The second hurdle is that, in addition to Russian suspicions, governments are more constrained than they generally believe. Dr. George Friedman, Founder and Chairman of Geopolitical Futures, observes that countries’ foreign policy options are more shaped by external constraints of geopolitics than any administration would like to acknowledge.
This is the reason why the broad foreign policy of most countries rarely changes despite the arrival of a new administration.
President Putin addressed this recently. In an interview with NBC’s Megyn Kelly, he explained that Russia has limited interest in U.S. domestic politics since, “Presidents come and go, and even the parties in power change, but the main political direction does not change.”
Trump may want to change the relationship between Russia and the U.S., but his power to do so is limited. If geopolitical tensions with China rise, however, that may give Trump more leverage to push his agenda with Russia.
U.S. Domestic Politics
The two challenges we’ve listed so far are the inertia of geopolitics and Russian suspicion. However, the Trump administration also faces a wall of skepticism at home resulting from a rampant disinformation campaign within the U.S. stemming from the election.
The WikiLeaks release of the emails of Hillary Clinton’s campaign chairman, John Podesta, was a devastating blow to the Clinton campaign in the final weeks of the campaign.

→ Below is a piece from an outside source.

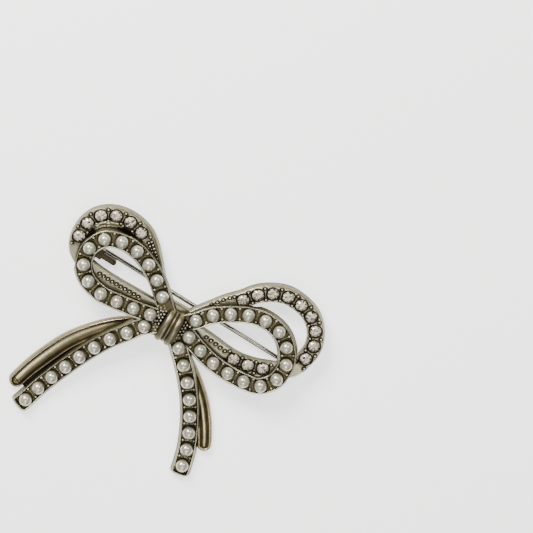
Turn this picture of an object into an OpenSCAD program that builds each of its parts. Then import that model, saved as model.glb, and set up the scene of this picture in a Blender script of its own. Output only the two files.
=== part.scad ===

When Donald Trump won in a shocking upset, Clinton campaign and the Obama administration — with the support of compromised media — developed a strategy to position themselves as the aggrieved victim of Russian interference.
The main point was to shift the blame off of their glaring campaign mistakes and limit their criminal exposure. By refusing to address any of the factual misconduct revealed in the Podesta emails, they successfully shifted the narrative.
Instead of Democratic collusion and abuse of U.S. intelligence services to rig a U.S. election, the story that has persisted is accusations of Russian perfidy and alleged Trump campaign “collusion.”
The bottom line is that until this fictional scandal dies, it will be hard for Trump to take any friendly action toward Russia without inviting more hysterical media coverage.
China will benefit from the mainstream media disinformation campaign. The media has effectively blocked the United States from normalizing relations with Russia and from improving our position in the looming showdown with China and North Korea.
The Perception of U.S Decline
The final reason a rapprochement with Russia will be difficult is the widespread belief among Russian and Chinese strategists that the U.S. is in irreversible decline.
Given the parabolic increase of U.S. debt and unfunded liabilities, both Russia and China are keen to avoid a direct confrontation with the overwhelming military power of superpower they already see in decline.
While both Russia and China face enormous economic and demographic challenges themselves, the balance of power (along with the world’s physical gold stocks), is slowly but surely shifting to the East.
Russia has a relatively modest economy and exposed geostrategic position between China and NATO. President Putin perfectly understands that patience and strategic positioning are the keys to a successful endgame for Russia.